Já acabou o tempo de mexer a terra com os pés. Já acabou o tempo de inventar desenhos nas nuvens que passam. Já se foi o tempo de fechar os olhos e fazer perguntas a seres imaginados. Já. Fui. Foi.

O tempo é de coragem. Rasgar o que não pode ser recolocado. Ter ou não ter é sempre a questão. Sem garantias, sem redes, sem arrependimentos.

A questão é tremendamente simples. Viver ou morrer. Da ignorância ou de tempos de nevoeiro já não me posso queixar.

domingo, 26 de abril de 2020

Um leve beijo na testa

Venho depositar ternamente o silêncio dos meus dias. Que durma, em paz...

segunda-feira, 6 de abril de 2020

Saberes

Não sei o que escrever. Ao mesmo tempo que sei que tenho que escrever. Estes tempos de recolhimento acrescido, imposto, tem sido um campo fértil para que as verdadeiras sementes cresçam acima da erva daninha que já se julgava dona do terreno.

Sei-te. Isso sei.
Sem cinzas, sem sombras, sem migalhas.
Ferves-me em todas as superfícies.

Não sei como o escrever. Sei apenas,

quarta-feira, 25 de março de 2020

Cadências

Gosto da palavra cadência.
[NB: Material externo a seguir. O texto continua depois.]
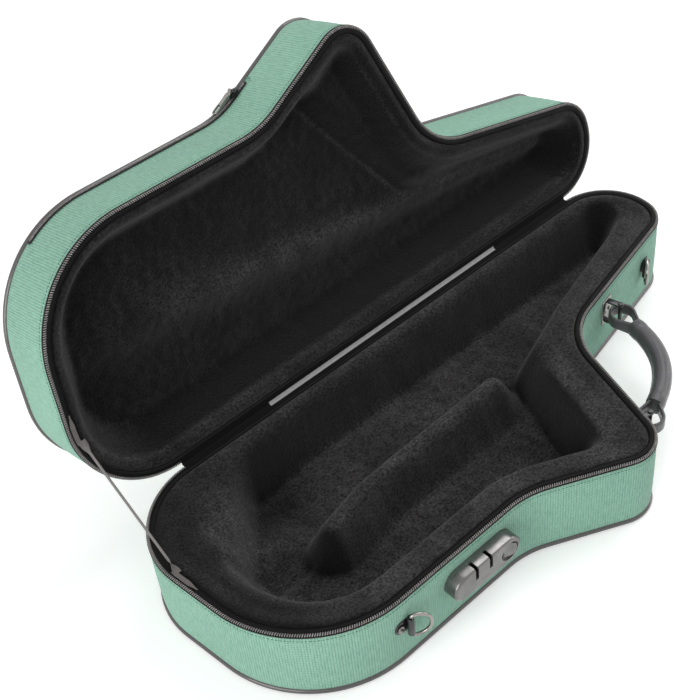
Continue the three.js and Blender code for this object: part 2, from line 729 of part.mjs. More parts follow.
// Lock for the zip pulls: they drop into the notches, and the button draws the latch aside
const lockStart = wallLength(bowFront) - lockEdge - lockLength;
const lock = (base) => {
  const frame = outlineFrame(base, alongWall(bowFront, lockStart + lockLength / 2), -lockDrop);
  const buttonPlace = (lockLength - lockHeight) / 2;
  const behind = cutOverrun + 2 * lockBevel;
  const casing = new THREE.ExtrudeGeometry(stadium(lockLength - 2 * lockBevel, lockHeight - 2 * lockBevel), {
    depth: lockDepth,
    bevelThickness: lockBevel,
    bevelSize: lockBevel,
    bevelSegments: 2,
    curveSegments: roundSides / 2,
  }).translate(0, 0, -lockBevel);
  const back = boxFrom(
    new THREE.Vector3(-lockLength / 2 - cutOverrun, -lockHeight / 2 - cutOverrun, -behind),
    new THREE.Vector3(lockLength / 2 + cutOverrun, lockHeight / 2 + cutOverrun, seatGap),
  );
  const inside = stadium(lockLength - 2 * lockWall, lockHeight - 2 * lockWall);
  const hollow = prism(inside, -behind, lockDepth - lockWall);
  const notches = notchPlaces.map((x) => boxFrom(
    new THREE.Vector3(x - notchWidth / 2, lockHeight / 2 - notchDepth, notchFloor),
    new THREE.Vector3(x + notchWidth / 2, lockHeight / 2 + cutOverrun, lockDepth + cutOverrun),
  ));
  const bore = rod(buttonRadius + buttonClearance, 2 * lockWall + cutOverrun, roundSides)
    .rotateX(Math.PI / 2).translate(buttonPlace, 0, lockDepth);
  piece(frame, 'lock_body', cut(casing, back, hollow, ...notches, bore), graphite);

  const plateRim = 2 * (lockWall + seatGap);
  const plateTop = seatGap + plateThickness;
  const plateShape = stadium(lockLength - plateRim, lockHeight - plateRim);
  piece(frame, 'lock_plate', prism(plateShape, seatGap, plateTop), steel);

  const flangeTop = lockDepth - lockWall - seatGap;
  const flangeBack = flangeTop - flangeThickness;
  const stemEnd = plateTop + buttonTravel + seatGap;
  const disc = (radius, low, high) => rod(radius, high - low, roundSides)
    .rotateX(Math.PI / 2).translate(buttonPlace, 0, (low + high) / 2);
  piece(frame, 'lock_button', join(
    disc(buttonRadius, flangeTop - flangeThickness / 2, lockDepth + buttonProud),
    disc(buttonRadius + buttonRim, flangeBack, flangeTop),
    disc(stemRadius, stemEnd, flangeTop - flangeThickness / 2),
  ), graphite);

  const [springLow, springHigh] = [plateTop + seatGap + springWire, flangeBack - seatGap - springWire];
  const coil = new THREE.Curve();
  coil.getPoint = (t) => {
    const angle = 2 * Math.PI * springTurns * t;
    const height = THREE.MathUtils.lerp(springLow, springHigh, t);
    return new THREE.Vector3(springRadius * Math.cos(angle), springRadius * Math.sin(angle), height);
  };
  const wire = new THREE.EllipseCurve(0, 0, springWire, springWire).getPoints(springSides).slice(1);
  const steps = springTurns * springStepsPerTurn;
  const spring = new THREE.ExtrudeGeometry(new THREE.Shape(wire), { extrudePath: coil, steps });
  piece(frame, 'lock_spring', spring.translate(buttonPlace, 0, 0), steel);

  const latchLow = (notchFloor + lockDepth - latchThickness) / 2;
  const latchEnd = buttonPlace - buttonRadius - buttonRim - buttonClearance;
  const latchStart = notchPlaces[0] - toothWidth;
  const bar = boxFrom(
    new THREE.Vector3(latchStart, -latchDrop - latchHeight, latchLow),
    new THREE.Vector3(latchEnd, -latchDrop, latchLow + latchThickness),
  );
  const teeth = notchPlaces.map((x) => boxFrom(
    new THREE.Vector3(x - toothWidth / 2, -latchDrop - latchHeight, latchLow),
    new THREE.Vector3(x + toothWidth / 2, -latchDrop - latchHeight + toothHeight, latchLow + latchThickness),
  ));
  piece(frame, 'lock_latch', join(bar, ...teeth), steel);
};

// Zip of the lid's outer pocket, on the lid's side wall from the bow to just past the flare
const pocketZip = (lid) => {
  const height = lidHeight - pocketEdge;
  const span = { start: alongArc(bowFront, pocketBowShare), end: alongArc(flare, 1) + pocketNeckShare };
  const tapeOut = seatGap + pocketTapeThickness;
  const coilOut = tapeOut + seatGap + pocketCoilHeight;
  const strip = (name, inset, width, finish) => {
    const section = boxSection(inset, [height - width / 2, height + width / 2]);
    piece(lid, name, band(outline, section, span), finish);
  };
  strip('pocket_zip_tape', [-tapeOut, -seatGap], pocketTapeWidth, trim);
  strip('pocket_zip_coil', [-coilOut, -tapeOut - seatGap], pocketCoilWidth, zipper);
  const frame = wallFrame(lid, flare, pocketSliderShare, height, -coilOut - seatGap);
  zipSlider(frame, 'pocket_slider', 'pocket_pull', -Math.PI / 2);
};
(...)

Gosto do seu som, da semântica, do sentimento que me dá. Faz-me pensar na métrica do tempo. Do andar que tenho pelas sombras dos meus dias. Porque acho que a importância não está no chegar, mas no andar. E na maneira em que se anda. (Cá está!) Na cadência.

Estes dias estão a dar oportunidade de pensarmos nas cadências que tínhamos. Tudo era urgente, imperativo, sem hipóteses de trilhar outros caminhos e ritmos. Tretas! Tretas. Andávamos como os outros queriam. Agora, algo fora do guião, virou tudo de pernas para o ar. E, quando pensamos, descobrimos que pode haver outra coisa. É prematuro saber o quê, mas que esta cadência pode ser outra, pode.
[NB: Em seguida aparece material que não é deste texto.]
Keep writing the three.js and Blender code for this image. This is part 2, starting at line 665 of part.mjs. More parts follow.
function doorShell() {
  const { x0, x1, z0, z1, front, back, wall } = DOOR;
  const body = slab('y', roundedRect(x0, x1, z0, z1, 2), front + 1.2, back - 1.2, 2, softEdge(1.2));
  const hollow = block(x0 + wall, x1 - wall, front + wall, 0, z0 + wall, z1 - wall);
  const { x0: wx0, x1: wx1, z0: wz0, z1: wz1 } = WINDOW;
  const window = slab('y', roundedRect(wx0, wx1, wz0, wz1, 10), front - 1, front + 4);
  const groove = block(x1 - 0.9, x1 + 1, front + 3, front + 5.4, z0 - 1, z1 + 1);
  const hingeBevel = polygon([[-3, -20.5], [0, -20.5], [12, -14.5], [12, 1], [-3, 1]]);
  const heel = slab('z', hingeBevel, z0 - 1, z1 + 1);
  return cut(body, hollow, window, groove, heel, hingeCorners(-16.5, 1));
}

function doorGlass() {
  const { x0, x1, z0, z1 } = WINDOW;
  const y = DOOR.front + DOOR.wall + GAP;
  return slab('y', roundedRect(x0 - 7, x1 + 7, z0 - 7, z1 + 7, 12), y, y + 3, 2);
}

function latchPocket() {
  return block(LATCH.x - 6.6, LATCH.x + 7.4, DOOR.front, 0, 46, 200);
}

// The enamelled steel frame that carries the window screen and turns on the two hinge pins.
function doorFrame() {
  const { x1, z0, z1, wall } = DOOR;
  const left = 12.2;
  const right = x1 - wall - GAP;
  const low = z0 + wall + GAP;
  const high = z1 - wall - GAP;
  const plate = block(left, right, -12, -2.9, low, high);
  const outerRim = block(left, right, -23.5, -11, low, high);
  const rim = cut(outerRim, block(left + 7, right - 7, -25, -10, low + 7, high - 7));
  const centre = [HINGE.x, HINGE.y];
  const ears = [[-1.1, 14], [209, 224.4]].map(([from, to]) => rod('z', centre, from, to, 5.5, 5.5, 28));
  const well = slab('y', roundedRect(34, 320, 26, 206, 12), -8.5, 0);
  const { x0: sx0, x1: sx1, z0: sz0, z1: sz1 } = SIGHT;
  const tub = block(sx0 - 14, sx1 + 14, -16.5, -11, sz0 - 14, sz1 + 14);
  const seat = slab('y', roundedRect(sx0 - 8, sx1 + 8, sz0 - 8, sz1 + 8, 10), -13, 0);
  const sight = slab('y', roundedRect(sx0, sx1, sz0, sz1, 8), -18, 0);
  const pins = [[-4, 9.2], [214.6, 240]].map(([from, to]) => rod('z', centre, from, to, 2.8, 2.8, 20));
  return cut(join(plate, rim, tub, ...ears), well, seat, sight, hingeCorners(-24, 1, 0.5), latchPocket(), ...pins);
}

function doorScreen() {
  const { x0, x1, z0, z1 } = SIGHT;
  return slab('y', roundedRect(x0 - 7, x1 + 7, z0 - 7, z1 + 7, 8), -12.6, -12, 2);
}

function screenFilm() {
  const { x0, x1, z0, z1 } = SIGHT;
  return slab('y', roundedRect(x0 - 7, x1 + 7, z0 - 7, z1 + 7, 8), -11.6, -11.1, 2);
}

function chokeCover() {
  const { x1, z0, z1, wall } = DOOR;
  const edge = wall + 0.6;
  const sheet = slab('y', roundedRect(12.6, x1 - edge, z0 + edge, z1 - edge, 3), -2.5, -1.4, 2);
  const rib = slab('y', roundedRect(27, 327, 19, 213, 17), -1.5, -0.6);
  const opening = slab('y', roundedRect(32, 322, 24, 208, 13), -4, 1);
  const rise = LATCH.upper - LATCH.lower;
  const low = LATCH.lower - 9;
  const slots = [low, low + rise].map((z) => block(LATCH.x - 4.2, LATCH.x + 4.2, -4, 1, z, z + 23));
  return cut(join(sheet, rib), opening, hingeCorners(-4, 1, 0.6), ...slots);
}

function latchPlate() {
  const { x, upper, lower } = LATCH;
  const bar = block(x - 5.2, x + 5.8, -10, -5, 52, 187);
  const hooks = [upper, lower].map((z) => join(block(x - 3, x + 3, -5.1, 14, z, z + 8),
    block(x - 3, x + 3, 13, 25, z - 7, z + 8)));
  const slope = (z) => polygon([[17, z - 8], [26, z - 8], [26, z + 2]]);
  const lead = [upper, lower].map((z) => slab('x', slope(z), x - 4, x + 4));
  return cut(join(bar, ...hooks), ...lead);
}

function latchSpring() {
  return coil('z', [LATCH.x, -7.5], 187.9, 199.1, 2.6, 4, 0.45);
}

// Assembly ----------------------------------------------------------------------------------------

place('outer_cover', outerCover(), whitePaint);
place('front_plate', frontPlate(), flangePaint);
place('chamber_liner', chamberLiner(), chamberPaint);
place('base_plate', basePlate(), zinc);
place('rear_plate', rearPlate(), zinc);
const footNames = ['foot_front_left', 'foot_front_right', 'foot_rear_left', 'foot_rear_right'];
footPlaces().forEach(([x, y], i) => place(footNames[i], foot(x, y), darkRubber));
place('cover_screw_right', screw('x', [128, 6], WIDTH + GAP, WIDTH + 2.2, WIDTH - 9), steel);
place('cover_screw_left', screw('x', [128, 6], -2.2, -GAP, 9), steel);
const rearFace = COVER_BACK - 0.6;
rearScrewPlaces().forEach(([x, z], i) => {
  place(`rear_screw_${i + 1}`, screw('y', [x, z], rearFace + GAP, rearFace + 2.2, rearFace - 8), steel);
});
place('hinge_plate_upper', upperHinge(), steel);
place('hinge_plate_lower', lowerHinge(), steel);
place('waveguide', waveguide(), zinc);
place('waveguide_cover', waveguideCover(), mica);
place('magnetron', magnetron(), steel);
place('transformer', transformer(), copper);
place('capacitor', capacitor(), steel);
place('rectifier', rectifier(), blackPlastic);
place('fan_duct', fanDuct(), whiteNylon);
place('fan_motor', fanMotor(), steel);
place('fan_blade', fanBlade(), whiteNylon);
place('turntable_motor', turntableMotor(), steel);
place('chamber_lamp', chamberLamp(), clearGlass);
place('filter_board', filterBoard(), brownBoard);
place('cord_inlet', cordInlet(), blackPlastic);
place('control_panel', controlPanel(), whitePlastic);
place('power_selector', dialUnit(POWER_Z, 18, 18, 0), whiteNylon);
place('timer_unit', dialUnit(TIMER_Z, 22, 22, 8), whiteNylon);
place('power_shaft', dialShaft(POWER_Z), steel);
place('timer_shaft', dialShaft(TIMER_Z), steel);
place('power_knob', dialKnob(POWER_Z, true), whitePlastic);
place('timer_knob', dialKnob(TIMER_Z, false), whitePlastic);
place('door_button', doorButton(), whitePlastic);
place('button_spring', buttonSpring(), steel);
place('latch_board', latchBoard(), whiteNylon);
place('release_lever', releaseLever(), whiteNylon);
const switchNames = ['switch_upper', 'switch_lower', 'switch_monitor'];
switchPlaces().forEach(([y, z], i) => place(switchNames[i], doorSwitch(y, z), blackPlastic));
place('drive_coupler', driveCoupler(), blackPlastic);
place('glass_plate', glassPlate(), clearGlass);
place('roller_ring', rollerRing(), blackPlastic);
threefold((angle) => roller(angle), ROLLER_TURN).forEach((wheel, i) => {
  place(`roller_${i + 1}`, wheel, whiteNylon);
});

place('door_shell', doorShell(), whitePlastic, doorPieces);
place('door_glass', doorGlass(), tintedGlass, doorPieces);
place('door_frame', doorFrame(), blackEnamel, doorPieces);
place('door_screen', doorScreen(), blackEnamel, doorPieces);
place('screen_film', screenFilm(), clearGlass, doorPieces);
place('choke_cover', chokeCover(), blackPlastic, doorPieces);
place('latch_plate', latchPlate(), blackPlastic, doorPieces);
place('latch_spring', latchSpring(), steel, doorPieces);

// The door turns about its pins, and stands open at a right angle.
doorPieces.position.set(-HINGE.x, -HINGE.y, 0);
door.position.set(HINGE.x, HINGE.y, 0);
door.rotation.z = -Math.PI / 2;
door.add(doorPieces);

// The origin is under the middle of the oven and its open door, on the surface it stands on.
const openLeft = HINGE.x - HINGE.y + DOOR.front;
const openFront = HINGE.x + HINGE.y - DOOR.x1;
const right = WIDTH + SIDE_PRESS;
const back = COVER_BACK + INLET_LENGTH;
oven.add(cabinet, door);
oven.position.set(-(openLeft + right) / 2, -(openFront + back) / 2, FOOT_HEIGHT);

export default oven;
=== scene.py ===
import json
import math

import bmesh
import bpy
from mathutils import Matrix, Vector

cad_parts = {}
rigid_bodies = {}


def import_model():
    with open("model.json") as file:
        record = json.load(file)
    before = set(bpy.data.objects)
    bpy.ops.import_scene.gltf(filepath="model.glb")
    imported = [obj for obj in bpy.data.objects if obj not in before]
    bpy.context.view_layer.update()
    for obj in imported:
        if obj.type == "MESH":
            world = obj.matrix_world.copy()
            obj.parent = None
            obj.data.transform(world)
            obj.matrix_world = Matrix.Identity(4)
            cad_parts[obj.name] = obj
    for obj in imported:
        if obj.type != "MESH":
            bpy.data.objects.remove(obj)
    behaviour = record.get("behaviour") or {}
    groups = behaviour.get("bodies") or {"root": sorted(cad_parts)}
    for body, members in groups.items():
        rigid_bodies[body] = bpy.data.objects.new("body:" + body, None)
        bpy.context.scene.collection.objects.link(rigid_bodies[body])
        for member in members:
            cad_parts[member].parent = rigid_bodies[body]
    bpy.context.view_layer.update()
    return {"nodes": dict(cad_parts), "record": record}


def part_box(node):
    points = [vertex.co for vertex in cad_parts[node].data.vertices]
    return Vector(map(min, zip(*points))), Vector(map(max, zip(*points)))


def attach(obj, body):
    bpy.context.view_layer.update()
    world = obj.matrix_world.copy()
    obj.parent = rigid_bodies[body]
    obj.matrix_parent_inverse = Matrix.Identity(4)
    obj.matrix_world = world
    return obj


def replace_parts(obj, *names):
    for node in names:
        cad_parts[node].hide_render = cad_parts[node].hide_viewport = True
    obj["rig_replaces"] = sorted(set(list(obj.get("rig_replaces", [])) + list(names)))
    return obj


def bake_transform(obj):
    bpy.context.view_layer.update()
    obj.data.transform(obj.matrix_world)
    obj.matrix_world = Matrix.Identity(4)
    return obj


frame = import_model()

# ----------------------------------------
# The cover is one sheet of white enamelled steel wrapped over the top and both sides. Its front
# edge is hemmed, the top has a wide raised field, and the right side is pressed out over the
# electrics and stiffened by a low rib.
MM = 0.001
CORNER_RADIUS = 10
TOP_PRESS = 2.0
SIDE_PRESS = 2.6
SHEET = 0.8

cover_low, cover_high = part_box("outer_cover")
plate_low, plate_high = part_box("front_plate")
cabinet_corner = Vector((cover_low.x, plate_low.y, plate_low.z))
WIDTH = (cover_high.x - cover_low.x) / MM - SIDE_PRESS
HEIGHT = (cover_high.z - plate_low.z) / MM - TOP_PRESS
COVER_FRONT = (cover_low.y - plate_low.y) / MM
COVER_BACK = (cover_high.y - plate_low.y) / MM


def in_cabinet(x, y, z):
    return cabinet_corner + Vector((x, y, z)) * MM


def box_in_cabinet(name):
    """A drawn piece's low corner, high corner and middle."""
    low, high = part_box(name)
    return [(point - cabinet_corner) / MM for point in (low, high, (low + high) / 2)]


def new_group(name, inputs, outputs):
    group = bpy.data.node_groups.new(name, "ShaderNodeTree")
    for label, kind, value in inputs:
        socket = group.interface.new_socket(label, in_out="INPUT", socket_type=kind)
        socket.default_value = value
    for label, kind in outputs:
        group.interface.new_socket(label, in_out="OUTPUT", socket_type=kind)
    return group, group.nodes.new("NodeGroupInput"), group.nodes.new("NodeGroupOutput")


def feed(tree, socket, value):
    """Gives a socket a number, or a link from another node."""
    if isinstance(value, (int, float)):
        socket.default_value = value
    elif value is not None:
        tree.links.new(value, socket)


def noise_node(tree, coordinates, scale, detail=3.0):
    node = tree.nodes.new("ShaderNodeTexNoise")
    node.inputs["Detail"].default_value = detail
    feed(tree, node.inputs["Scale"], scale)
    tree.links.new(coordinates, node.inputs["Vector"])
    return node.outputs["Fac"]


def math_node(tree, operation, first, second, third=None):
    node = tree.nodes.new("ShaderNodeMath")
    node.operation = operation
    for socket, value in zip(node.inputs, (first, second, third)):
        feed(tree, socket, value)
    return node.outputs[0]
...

domingo, 22 de março de 2020

Confissões


(O Evangelho segundo Lázaro, Richard Zimler)

quarta-feira, 18 de março de 2020

we can light up the dark / everyone has a spark


terça-feira, 17 de março de 2020

Cada lugar


Mesmo que a vida mude os nossos sentidos
E o mundo nos leve pra longe de nós
E que um dia o tempo pareça perdido
E tudo se desfaça num gesto só
Eu Vou guardar cada lugar teu
Ancorado em cada lugar meu
E hoje apenas isso me faz acreditar
Que eu vou chegar… 


Hoje voltei à Mafalda Veiga.  Volto sempre. Por tudo e por nada. Desde o início da sua carreira musical que a acompanho (ou será ela que me acompanha?). Sinto um consolo em muitos dos seus versos, sinto um calor empático em muitas cadências. Mesmo sem explicação, sinto. E, isso basta. Tenho o seu primeiro LP em vinil com a esperança de um dia a encontrar e pedir o seu autografo.
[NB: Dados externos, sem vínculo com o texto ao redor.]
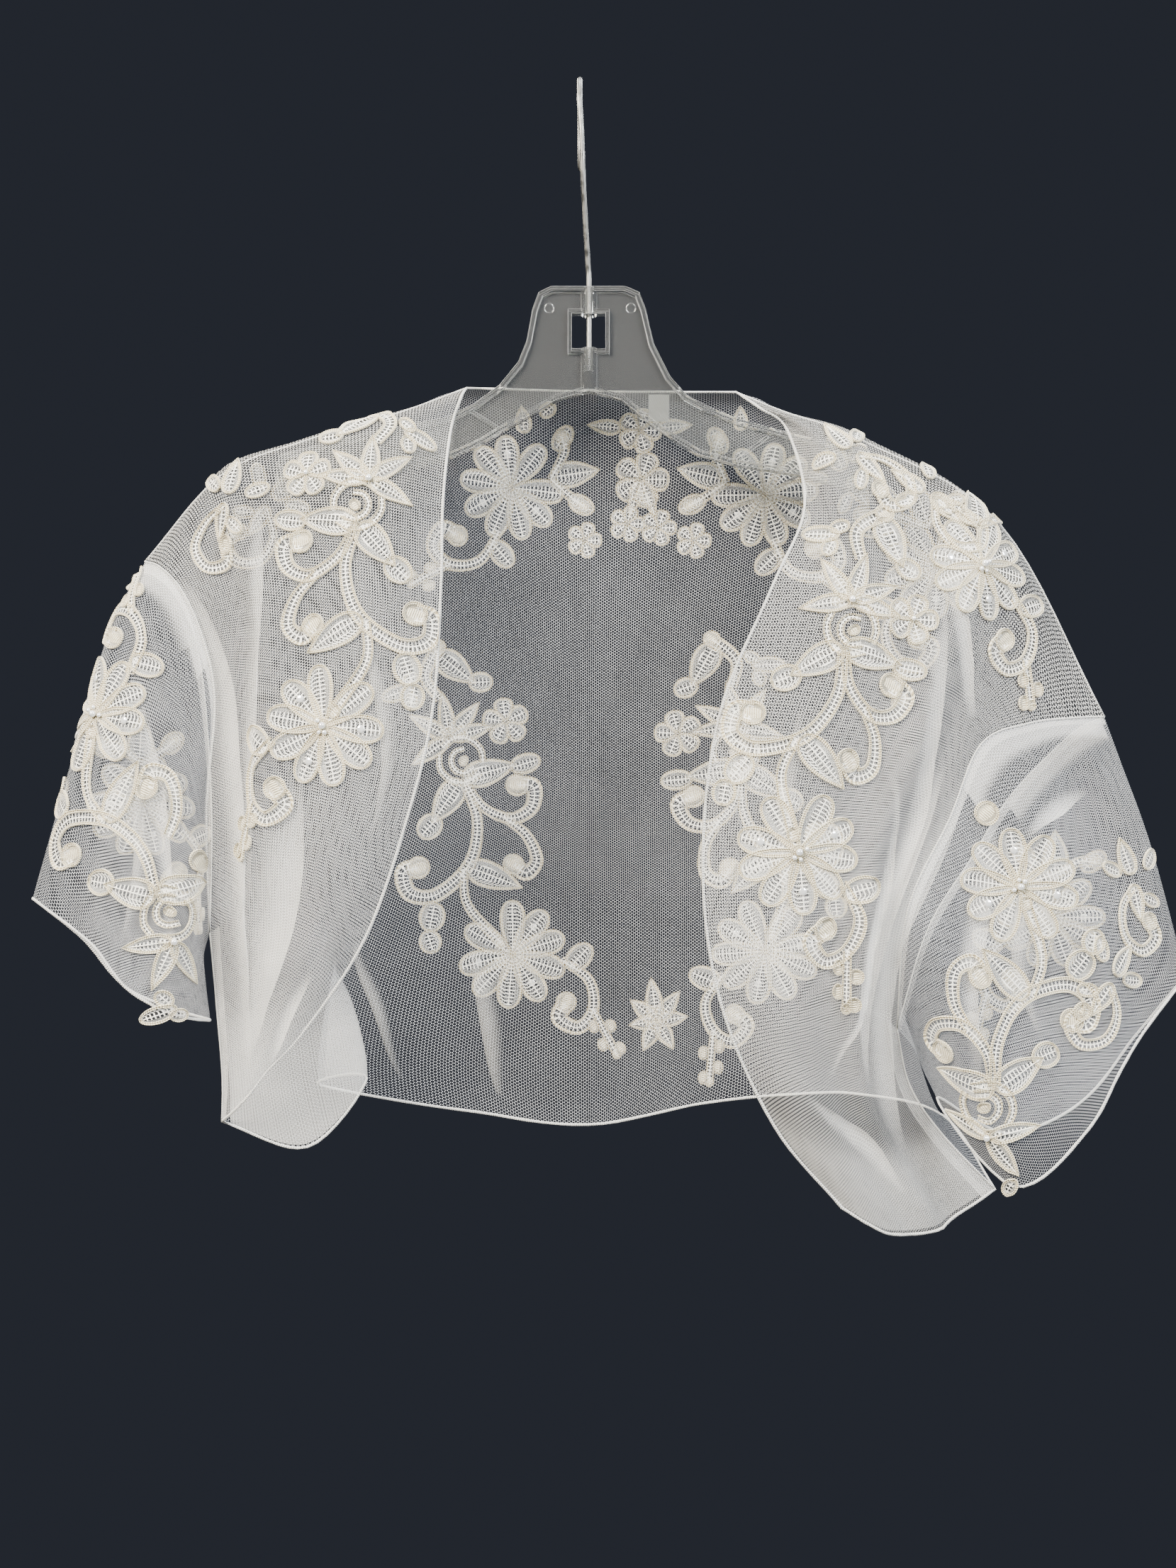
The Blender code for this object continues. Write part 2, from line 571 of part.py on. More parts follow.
def panel_object(panel):
    """The closed wall of one panel."""
    bm = bmesh.new()
    outer = [[bm.verts.new(point) for point in row] for row in panel.outer]
    inner = [[bm.verts.new(point) for point in row] for row in panel.inner]
    lines, count = len(outer), len(outer[0])
    for line in range(lines - 1):
        for index in range(count if panel.closed else count - 1):
            after = (index + 1) % count
            for face, flip in ((outer, 1), (inner, -1)):
                corner, far = face[line][index], face[line + 1][after]
                for triangle in ((corner, face[line][after], far), (corner, far, face[line + 1][index])):
                    bm.faces.new(triangle[::flip])
    for index in range(count if panel.closed else count - 1):
        after = (index + 1) % count
        for line in (0, lines - 1):
            bm.faces.new((outer[line][index], outer[line][after], inner[line][after], inner[line][index]))
    if not panel.closed:
        for line in range(lines - 1):
            for index in (0, count - 1):
                bm.faces.new((outer[line][index], outer[line + 1][index],
                              inner[line + 1][index], inner[line][index]))
    return add_object(panel.name, bm, "net")


def flat(x, y, turn, points):
    """Points given along and across a heading, placed at x and y."""
    cosine, sine = math.cos(math.radians(turn)), math.sin(math.radians(turn))
    return [(x + a * cosine - b * sine, y + a * sine + b * cosine) for a, b in points]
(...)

Hoje devido a alguns dos versos da música "Cada lugar teu", a minha cabeça fugiu-me e demorei um bocado a encontrá-la. Quando a encontrei, estava fragmentada em mil pensamentos que custaram a encaixar. Por exemplo, falavam de como eu gostaria de ter sido entendido na minha incoerência. Se fosse certinho, corajoso e organizado, para que eu necessitava de apoio? Se fosse, como tudo na vida devia ser, porque procuraria longe, o que está disponível à mão? Se, se, se...

Passou. Foi o que foi. Caminhou-se o que se tinha que caminhar. Ficou que ficou, foi-se quem se foi. Saí da caverna onde vivia de sombras e olho para o sol. Guardei cada lugar em que passei. São meus agora também. Por isso não sou quem era, mas sinto que sou melhor. Apenas admito que não há nenhum lugar para chegar. Existe apenas o chão que vou pisando. E esse já vale a pena.

segunda-feira, 16 de março de 2020

Coçar

Numa rua sem gente, é que temos vislumbres do que somos. Ou do que não somos. É desalentador sentir os vazios dos espaços. Causam-nos verdades na pele. Senti uma delas a subir-me pelas costas e instalar-se na nuca e até ousar pensar em tentar dominar o cume da minha cabeça. Cocei a pele afligida com ansiedade. Mas não é assim que se dá cabo das verdades incómodas. Coça-se, alivia um pouco, mas volta o seu latejar e a sua ambição.

Esta já é uma coceira antiga, mas que, de vez em quando, larga-me, vai passear por ruas largas cheias de gentes e luzes. Mas acaba por voltar e saltar-me para cima, sem cerimónias. Especialmente quando estou só. Só de sozinho ou só de acompanhado. Também.